(begin)
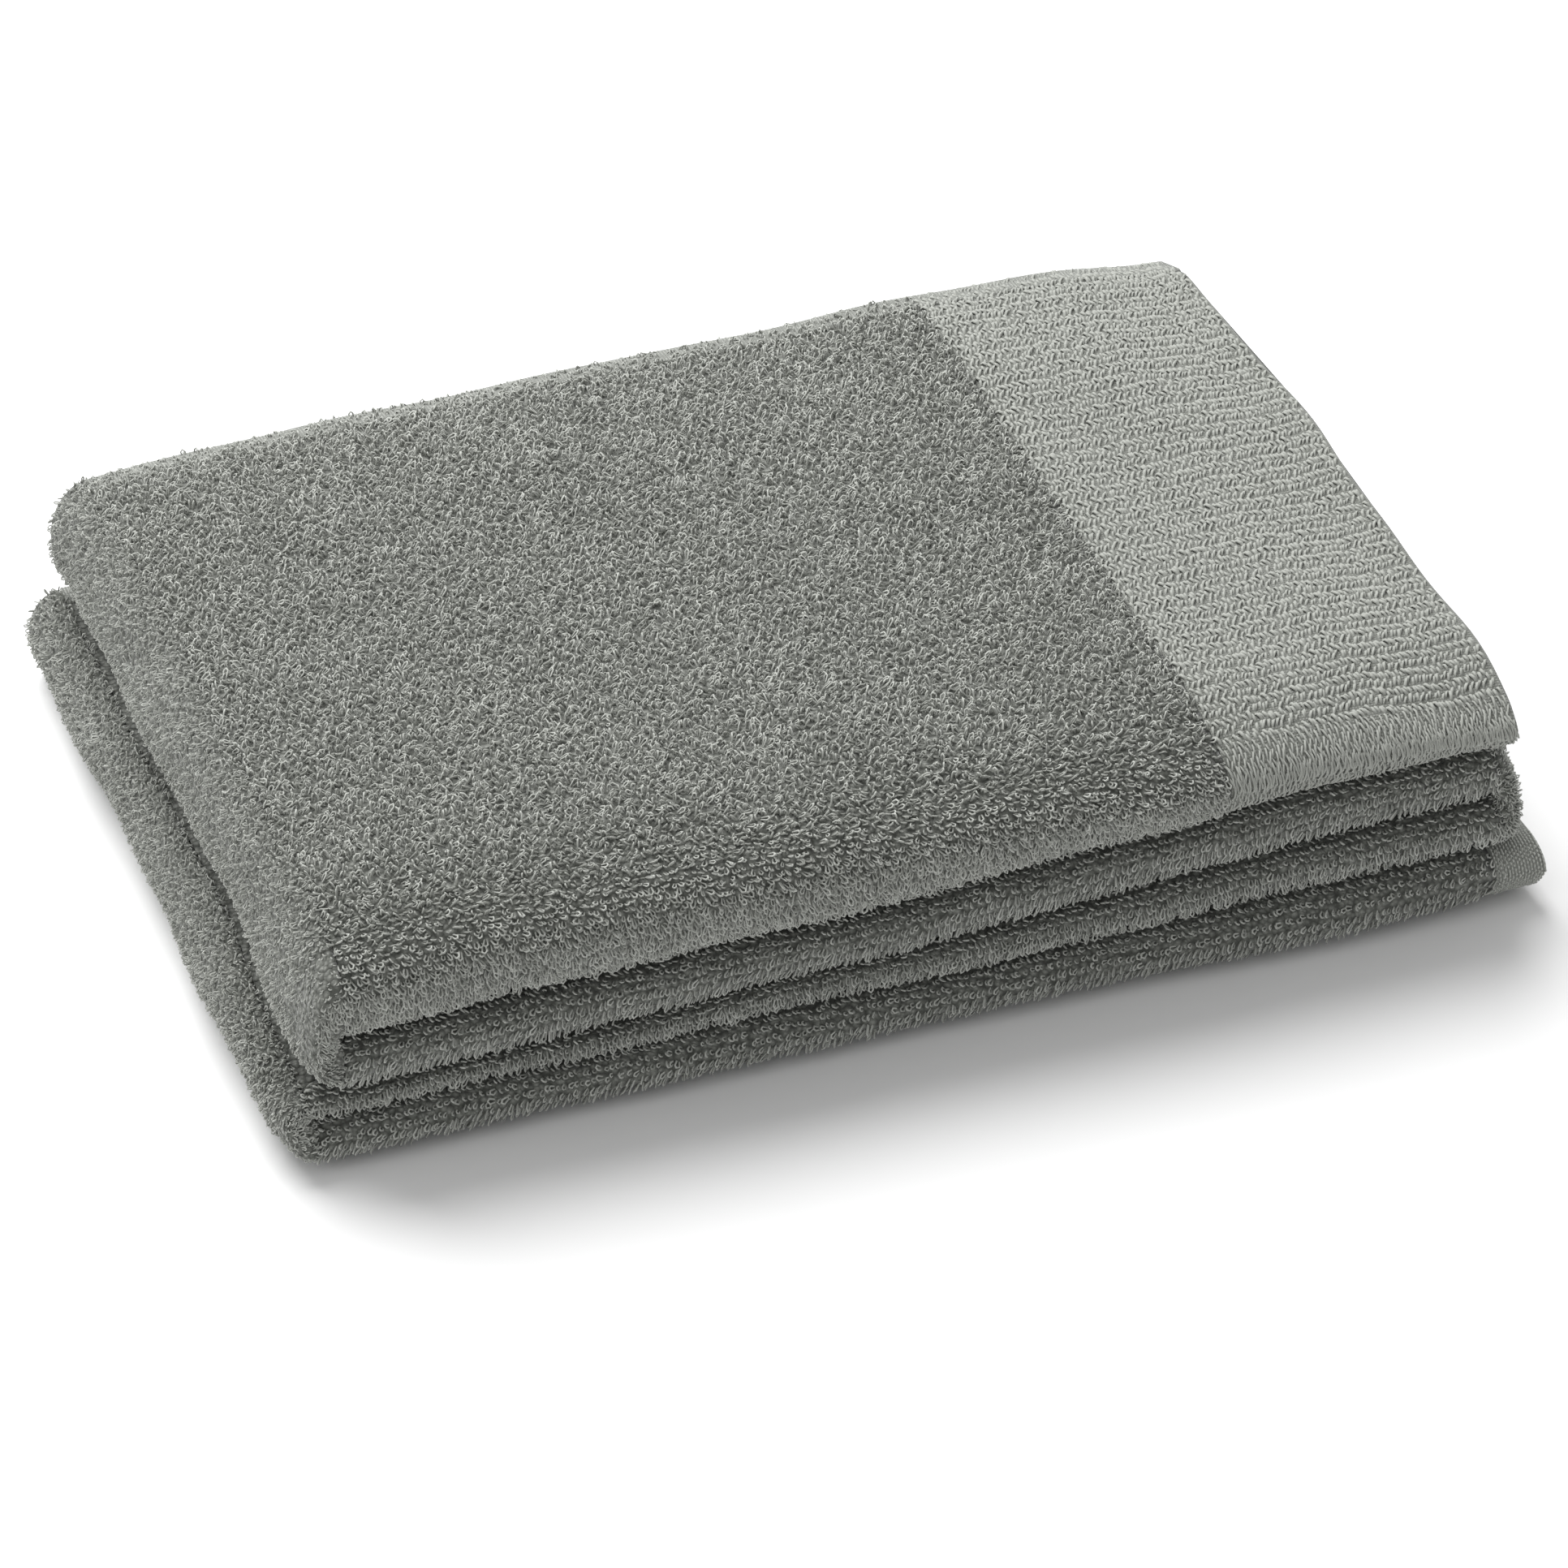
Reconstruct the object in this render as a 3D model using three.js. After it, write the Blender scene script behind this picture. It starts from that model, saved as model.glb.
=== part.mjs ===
// A terry bath towel, folded lengthwise in three and then crosswise in four.
//
// The towel is one woven cloth. It is first folded lengthwise like a letter, which makes a strip
// three plies thick with a round front roll, a fold at the back and both side hems. That strip is then
// folded to and fro like an accordion into four panels that lie on each other. Each stretch of cloth
// that can move on its own is a solid, and each change of weave is a solid.
//
// Units are millimetres. +X runs along the front edge towards the hemmed ends, +Y to the back, +Z up.
// The origin is on the table under the centre of the folded stack.
import * as THREE from 'three';

// Driving dimensions of the folded stack: a quarter of a 1400 towel's length and, with the rolls,
// just over a third of its 700 width.
const LENGTH = 350;
const DEPTH = 241;
const GAP = 0.3; // air between solids that touch

// Height of each panel's underside, and its thickness, from the table up. Each is three plies of terry,
// and only the top one has nothing pressing on its loft.
const BOTTOM = { z: 0, thick: 14.7 };
const LOWER_MIDDLE = { z: 15, thick: 14.7 };
const UPPER_MIDDLE = { z: 30, thick: 14.7 };
const TOP = { z: 45, thick: 25 };

// The two upper panels lie a little in from the ends of the bottom one.
const TOP_END = 170;
const HEM_END = LENGTH / 2;

// The crosswise folds: where the inside of the turn is, and how far the turn stands out past it.
// The lower left turn ends the stack at the left, as the end hem does at the right.
const CREASE = 165;
const LOWER_LEFT = { creaseX: -CREASE, reach: LENGTH / 2 - CREASE - GAP / 2 };
const RIGHT = { creaseX: CREASE, reach: 7 };
const UPPER_LEFT = { creaseX: -156, reach: 11 };
const TURN_STEPS = 14;

// The weaves along the strip.
const BAND_WIDTH = 85;
const END_HEM_WIDTH = 14;
const SIDE_HEM_WIDTH = 9;

// The letter fold's section. Heights in it are shares of the panel's thickness.
const PLY_SHARE = 0.31;
const AIR_SHARE = (1 - 3 * PLY_SHARE) / 2;
const ROLL_REACH = 10; // how far the front roll stands out past the flat plies
const BACK_REACH = 5;
const PLY = 4.6; // thickness of one ply of terry, where it rolls over
const TUCK_ROOM = 3; // between the tucked side hem and the inside of the front roll
const ARC_STEPS = 8;

const FRONT = -DEPTH / 2;
const BACK = DEPTH / 2;
const ROLL_CENTRE = FRONT + ROLL_REACH;
const TUCKED_EDGE = ROLL_CENTRE + TUCK_ROOM;

// Sage-grey cotton in three weaves: looped terry, the dobby band and the plain-woven hems.
const TERRY = { color: 0x8b8d87, roughness: 0.95, metalness: 0 };
const DOBBY = { color: 0xa1a39d, roughness: 0.85, metalness: 0 };
const PLAIN = { color: 0x8f918b, roughness: 0.85, metalness: 0 };

// Points [y, share] on a half ellipse about (y, share), from one angle to the other.
function halfRound(y, share, reachY, reachShare, from, to) {
  return Array.from({ length: ARC_STEPS + 1 }, (_, i) => {
    const angle = from + ((to - from) * i) / ARC_STEPS;
    return [y + reachY * Math.cos(angle), share + reachShare * Math.sin(angle)];
  });
}

// The outline of the letter fold, as points [y, share of the thickness]. Share 1 is the face of the
// outer ply. The cloth runs from the outer ply's back edge, round the front roll, along the lowest
// ply and round the back fold to the tucked ply, which ends inside the front roll.
function letterFold(outerEdge, tuckedEdge) {
  const lowTwo = 2 * PLY_SHARE + AIR_SHARE;
  const right = Math.PI / 2;
  return [
    [outerEdge, 1],
    ...halfRound(ROLL_CENTRE, 0.5, ROLL_REACH, 0.5, right, 3 * right),
    ...halfRound(BACK - BACK_REACH, lowTwo / 2, BACK_REACH, lowTwo / 2, -right, right),
    [tuckedEdge, lowTwo],
    [tuckedEdge, PLY_SHARE + AIR_SHARE],
    [BACK - BACK_REACH, PLY_SHARE + AIR_SHARE],
    [BACK - BACK_REACH, PLY_SHARE],
    ...halfRound(ROLL_CENTRE, 0.5, ROLL_REACH - PLY, 0.5 - PLY_SHARE, 3 * right, right),
    [outerEdge, 1 - PLY_SHARE],
  ];
}

// The same outline with room for the separate side hem strips, and whole for the turns.
const PANEL_FOLD = letterFold(BACK - SIDE_HEM_WIDTH - GAP, TUCKED_EDGE + SIDE_HEM_WIDTH + GAP);
const TURN_FOLD = letterFold(BACK, TUCKED_EDGE);

// A closed solid skinned over a row of loops of points, with flat ends. The end faces have to be
// wound against each other, and the other way round when the loops run clockwise.
function skin(loops) {
  const size = loops[0].length;
  const flat = loops[0].map((p) => new THREE.Vector2(p.y, p.z));
  const cap = THREE.ShapeUtils.triangulateShape(flat, []);
  const reversed = THREE.ShapeUtils.isClockWise(flat);
  const last = (loops.length - 1) * size;
  const faces = [];
  cap.forEach(([a, b, c]) => {
    const near = reversed ? [a, b, c] : [a, c, b];
    const far = reversed ? [a, c, b] : [a, b, c];
    faces.push(...near, ...far.map((corner) => corner + last));
  });
  for (let i = 0; i < loops.length - 1; i += 1) {
    for (let j = 0; j < size; j += 1) {
      const next = (j + 1) % size;
      const [a, b, c, d] = [i * size + j, i * size + next, (i + 1) * size + next, (i + 1) * size + j];
      faces.push(a, b, c, a, c, d);
    }
  }
  return outward(solidOf(loops.flat(), faces));
}

function solidOf(points, faces) {
  const geometry = new THREE.BufferGeometry();
  geometry.setFromPoints(points);
  geometry.setIndex(faces);
  return geometry;
}

// Turns every face round when the solid comes out inside out.
function outward(geometry) {
  const at = geometry.getAttribute('position');
  const index = geometry.index.array;
  const [a, b, c] = [new THREE.Vector3(), new THREE.Vector3(), new THREE.Vector3()];
  let volume = 0;
  for (let i = 0; i < index.length; i += 3) {
    a.fromBufferAttribute(at, index[i]);
    b.fromBufferAttribute(at, index[i + 1]);
    c.fromBufferAttribute(at, index[i + 2]);
    volume += a.dot(b.cross(c));
  }
  if (volume < 0) {
    for (let i = 0; i < index.length; i += 3) [index[i], index[i + 1]] = [index[i + 1], index[i]];
  }
  return geometry;
}

// A straight stretch of the folded strip. outerUp says which way its outer ply faces.
function stretch(panel, fromX, toX, outerUp) {
  const loop = (x) =>
    PANEL_FOLD.map(([y, share]) => {
      const height = outerUp ? share : 1 - share;
      return new THREE.Vector3(x, y, panel.z + height * panel.thick);
    });
  return skin([loop(fromX), loop(toX)]);
}

// A side hem: a flat strip along the outer ply's back edge, or along the tucked ply's front edge.
function sideHem(panel, fromX, toX, outerUp, tucked) {
  const share = tucked ? PLY_SHARE + AIR_SHARE : 1 - PLY_SHARE;
  const middle = share + PLY_SHARE / 2;
  const height = panel.thick * PLY_SHARE;
  const strip = new THREE.BoxGeometry(toX - fromX, SIDE_HEM_WIDTH, height);
  const y = tucked ? TUCKED_EDGE + SIDE_HEM_WIDTH / 2 : BACK - SIDE_HEM_WIDTH / 2;
  const z = panel.z + (outerUp ? middle : 1 - middle) * panel.thick;
  strip.translate((fromX + toX) / 2, y, z);
  return strip;
}

// A crosswise fold: the strip carried half a turn round its crease, from the lower panel to the upper.
// side is -1 for a turn at the left and 1 at the right; outerOutside says if the outer ply is outermost.
function turn(fold, lower, upper, side, outerOutside) {
  const creaseZ = upper.z - GAP / 2;
  const loops = [];
  for (let i = 0; i <= TURN_STEPS; i += 1) {
    const angle = -Math.PI / 2 + (Math.PI * i) / TURN_STEPS;
    const thick = angle < 0 ? lower.thick : upper.thick;
    loops.push(
      TURN_FOLD.map(([y, share]) => {
        const out = outerOutside ? share : 1 - share;
        const acrossX = GAP / 2 + out * fold.reach;
        const acrossZ = GAP / 2 + out * thick;
        const x = fold.creaseX + side * acrossX * Math.cos(angle);
        return new THREE.Vector3(x, y, creaseZ + acrossZ * Math.sin(angle));
      }),
    );
  }
  return skin(loops);
}

const towel = new THREE.Group();

function add(name, geometry, weave) {
  const mesh = new THREE.Mesh(geometry, new THREE.MeshStandardMaterial(weave));
  mesh.name = name;
  towel.add(mesh);
}

// The bottom panel lies on the table with its outer ply down, and ends in the plain-woven end hem.
function addBottomPanel() {
  const from = LOWER_LEFT.creaseX + GAP;
  const hemFrom = HEM_END - END_HEM_WIDTH;
  add('bottom_panel_terry', stretch(BOTTOM, from, hemFrom - GAP, false), TERRY);
  add('bottom_panel_end_hem', stretch(BOTTOM, hemFrom, HEM_END, false), PLAIN);
  addSideHems('bottom_panel', BOTTOM, from, HEM_END, false);
}

function addSideHems(name, panel, fromX, toX, outerUp) {
  add(`${name}_side_hem`, sideHem(panel, fromX, toX, outerUp, false), PLAIN);
  add(`${name}_tucked_side_hem`, sideHem(panel, fromX, toX, outerUp, true), PLAIN);
}

// The two middle panels are terry from turn to turn.
function addMiddlePanels() {
  const toX = RIGHT.creaseX - GAP;
  const lowerFrom = LOWER_LEFT.creaseX + GAP;
  const upperFrom = UPPER_LEFT.creaseX + GAP;
  add('lower_middle_panel_terry', stretch(LOWER_MIDDLE, lowerFrom, toX, true), TERRY);
  addSideHems('lower_middle_panel', LOWER_MIDDLE, lowerFrom, toX, true);
  add('upper_middle_panel_terry', stretch(UPPER_MIDDLE, upperFrom, toX, false), TERRY);
  addSideHems('upper_middle_panel', UPPER_MIDDLE, upperFrom, toX, false);
}

// The top panel is terry up to the wide dobby band, which runs to the towel's other end.
function addTopPanel() {
  const from = UPPER_LEFT.creaseX + GAP;
  const bandFrom = TOP_END - BAND_WIDTH;
  add('top_panel_terry', stretch(TOP, from, bandFrom - GAP, true), TERRY);
  add('top_panel_dobby_band', stretch(TOP, bandFrom, TOP_END, true), DOBBY);
  addSideHems('top_panel', TOP, from, TOP_END, true);
}

// The three turns of the accordion. The outer ply is on the outside of both left turns.
function addTurns() {
  add('lower_left_fold', turn(LOWER_LEFT, BOTTOM, LOWER_MIDDLE, -1, true), TERRY);
  add('right_fold', turn(RIGHT, LOWER_MIDDLE, UPPER_MIDDLE, 1, false), TERRY);
  add('upper_left_fold', turn(UPPER_LEFT, UPPER_MIDDLE, TOP, -1, true), TERRY);
}

addBottomPanel();
addMiddlePanels();
addTopPanel();
addTurns();

export default towel;
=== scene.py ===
# %% [markdown]
# # A folded terry bath towel
# The real thing is one woven cloth of 70 by 140 cm. It is folded lengthwise in three, like a letter,
# and then crosswise in four, to and fro like an accordion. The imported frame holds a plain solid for
# each stretch of cloth. This script puts real cloth, pile, weave and hems in the place of each one.

# %% Load the frame
import math

import bmesh
import bpy
import mathutils
import numpy as np
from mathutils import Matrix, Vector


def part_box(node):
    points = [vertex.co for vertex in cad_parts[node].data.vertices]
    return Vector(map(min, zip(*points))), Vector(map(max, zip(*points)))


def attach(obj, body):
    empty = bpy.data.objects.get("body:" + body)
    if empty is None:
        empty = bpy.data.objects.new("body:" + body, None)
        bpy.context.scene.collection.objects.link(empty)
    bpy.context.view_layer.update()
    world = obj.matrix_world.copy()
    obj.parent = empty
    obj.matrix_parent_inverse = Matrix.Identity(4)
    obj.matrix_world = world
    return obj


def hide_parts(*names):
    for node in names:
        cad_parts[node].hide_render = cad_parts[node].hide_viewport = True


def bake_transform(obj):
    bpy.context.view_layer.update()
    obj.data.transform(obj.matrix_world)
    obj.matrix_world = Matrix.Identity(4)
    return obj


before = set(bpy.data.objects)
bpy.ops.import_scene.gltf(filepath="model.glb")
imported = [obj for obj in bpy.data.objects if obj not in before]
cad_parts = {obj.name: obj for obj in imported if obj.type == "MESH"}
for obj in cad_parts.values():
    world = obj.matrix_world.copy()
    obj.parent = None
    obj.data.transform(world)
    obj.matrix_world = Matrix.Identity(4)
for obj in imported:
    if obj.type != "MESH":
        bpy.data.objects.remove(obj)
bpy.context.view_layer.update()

# %% [markdown]
# ## Two small helpers
# A dyer names colours in sRGB, and the renderer works in linear light, so one function turns the
# one into the other. A second function adds any node to any tree, with its settings and its links.
# A socket is named by its label or, where several share one label, by its number.

# %% Colour and node helpers
def linear(hex_colour):
    channels = [int(hex_colour[i:i + 2], 16) / 255 for i in (0, 2, 4)]
    return [c / 12.92 if c <= 0.04045 else ((c + 0.055) / 1.055) ** 2.4 for c in channels] + [1.0]


def put(tree, kind, inputs=None, **settings):
    node = tree.nodes.new(kind)
    for key, value in settings.items():
        setattr(node, key, value)
    for key, value in (inputs or {}).items():
        in_use = [s for s in node.inputs if s.enabled and key in (s.name, s.identifier)]
        socket = node.inputs[key] if isinstance(key, int) else in_use[0]
        if isinstance(value, bpy.types.NodeSocket):
            tree.links.new(value, socket)
        else:
            socket.default_value = value
    return node


def out(node, name=None):
    return [s for s in node.outputs if s.enabled and name in (None, s.name)][0]


print("sage in linear light:", [round(c, 3) for c in linear("8b8d87")])

# %% [markdown]
# ## Camera, floor and light
# The towel lies on a pale seamless floor. A long lens a good two metres away keeps its edges almost
# parallel. One very large soft light hangs above and behind, so the top is bright, the front rolls
# fall into shade, and the shadow in front has no edge. A weak light from the left opens the left
# ends, and a small white card, low in front, opens the rolls.

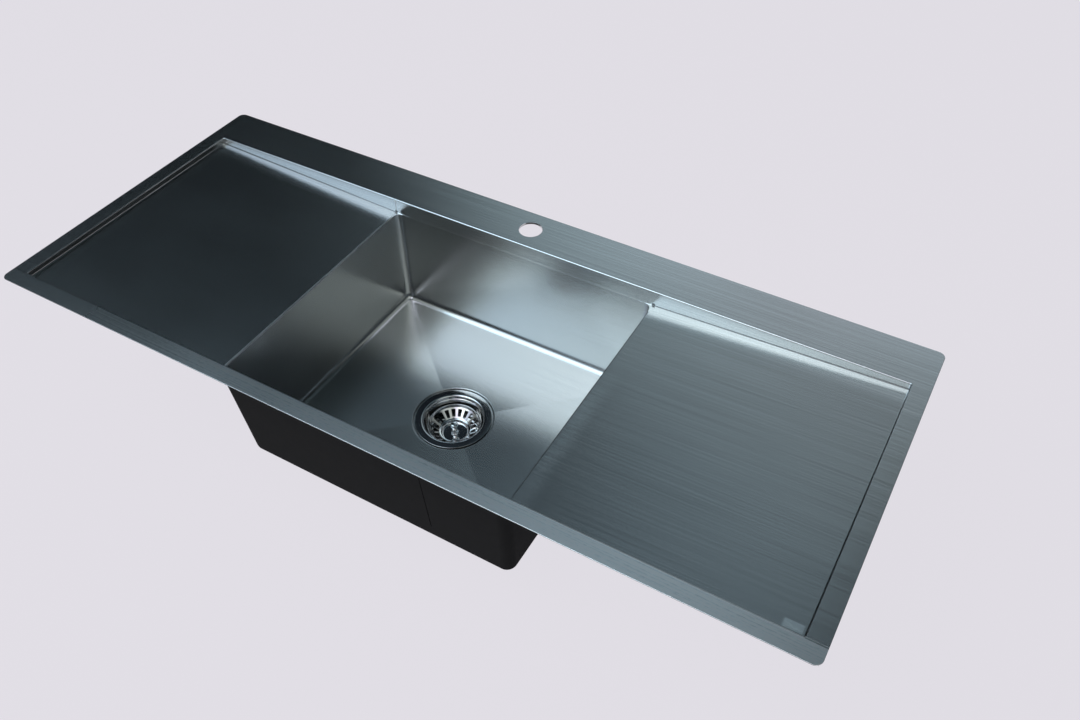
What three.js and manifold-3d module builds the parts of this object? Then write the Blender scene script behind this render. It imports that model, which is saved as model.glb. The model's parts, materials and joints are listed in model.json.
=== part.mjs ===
// Inset kitchen sink of brushed steel: one deep bowl between two drainboards, a ledge with a tap
// hole behind, a basket strainer waste in the floor and screw clips that grip the worktop.
//
// Millimetres, +Z up, +X to the user's right, +Y to the wall. The origin is the centre of the rim's
// outline, in the plane of the worktop that the rim's foam seal lies on.
import * as THREE from 'three';
import { mergeVertices } from 'three/addons/utils/BufferGeometryUtils.js';
import Module from 'manifold-3d';

const wasm = await Module();
wasm.setup();

// ---------------------------------------------------------------- driving dimensions

// Deck
const LENGTH = 1200; // overall, left to right
const WIDTH = 500; // overall, front to back
const SHEET = 1.2; // steel gauge of deck and bowl
const RIM_CORNER_R = 10;
const SIDE_RIM = 25; // flat rim left and right of the recess
const FRONT_RIM = 25;
const LEDGE = 75; // flat tap ledge behind the recess
const FOLD_R = 1.4; // where a flat turns down into a wall
const TAP_HOLE_R = 17.5;

// Drainboards
const BOARD_OUTER_DEPTH = 10; // below the deck, at the far end
const BOARD_INNER_DEPTH = 24; // below the deck, where the board meets the bowl
const COVE_R = 8; // sweep from a board into its front and back walls
const END_COVE = 2; // reach of the tighter sweep into its end wall
const RECESS_CORNER_R = 2.5;
const BOARD_FOLD_R = 2; // board turning down into the bowl
const WELD_STEP = 0.2; // boards' walls stand this far outside the bowl's

// Bowl
const BOWL_LENGTH = 440;
const BOWL_DEPTH = 189; // deck to the edge of the floor
const FLOOR_FALL = 6; // from the edge of the floor to its lowest point
const SIDE_DRAFT = 7; // how far each wall leans in over its depth
const BACK_DRAFT = 7;
const FRONT_DRAFT = 17;
const BOWL_CORNER_R = 12;
const FLOOR_R = 10; // fillet between walls and floor
const COLLAR = 6; // deck's downturned collar below the boards, welded to the bowl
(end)
=== Given instruction ===
Repeat word for word the lines above, from the first entry through the line containing "const SIDE_HEM_WIDTH = 9;", with both ends kept and the pictures dropped.

=== Final result ===
Reconstruct the object in this render as a 3D model using three.js. After it, write the Blender scene script behind this picture. It starts from that model, saved as model.glb.
=== part.mjs ===
// A terry bath towel, folded lengthwise in three and then crosswise in four.
//
// The towel is one woven cloth. It is first folded lengthwise like a letter, which makes a strip
// three plies thick with a round front roll, a fold at the back and both side hems. That strip is then
// folded to and fro like an accordion into four panels that lie on each other. Each stretch of cloth
// that can move on its own is a solid, and each change of weave is a solid.
//
// Units are millimetres. +X runs along the front edge towards the hemmed ends, +Y to the back, +Z up.
// The origin is on the table under the centre of the folded stack.
import * as THREE from 'three';

// Driving dimensions of the folded stack: a quarter of a 1400 towel's length and, with the rolls,
// just over a third of its 700 width.
const LENGTH = 350;
const DEPTH = 241;
const GAP = 0.3; // air between solids that touch

// Height of each panel's underside, and its thickness, from the table up. Each is three plies of terry,
// and only the top one has nothing pressing on its loft.
const BOTTOM = { z: 0, thick: 14.7 };
const LOWER_MIDDLE = { z: 15, thick: 14.7 };
const UPPER_MIDDLE = { z: 30, thick: 14.7 };
const TOP = { z: 45, thick: 25 };

// The two upper panels lie a little in from the ends of the bottom one.
const TOP_END = 170;
const HEM_END = LENGTH / 2;

// The crosswise folds: where the inside of the turn is, and how far the turn stands out past it.
// The lower left turn ends the stack at the left, as the end hem does at the right.
const CREASE = 165;
const LOWER_LEFT = { creaseX: -CREASE, reach: LENGTH / 2 - CREASE - GAP / 2 };
const RIGHT = { creaseX: CREASE, reach: 7 };
const UPPER_LEFT = { creaseX: -156, reach: 11 };
const TURN_STEPS = 14;

// The weaves along the strip.
const BAND_WIDTH = 85;
const END_HEM_WIDTH = 14;
const SIDE_HEM_WIDTH = 9;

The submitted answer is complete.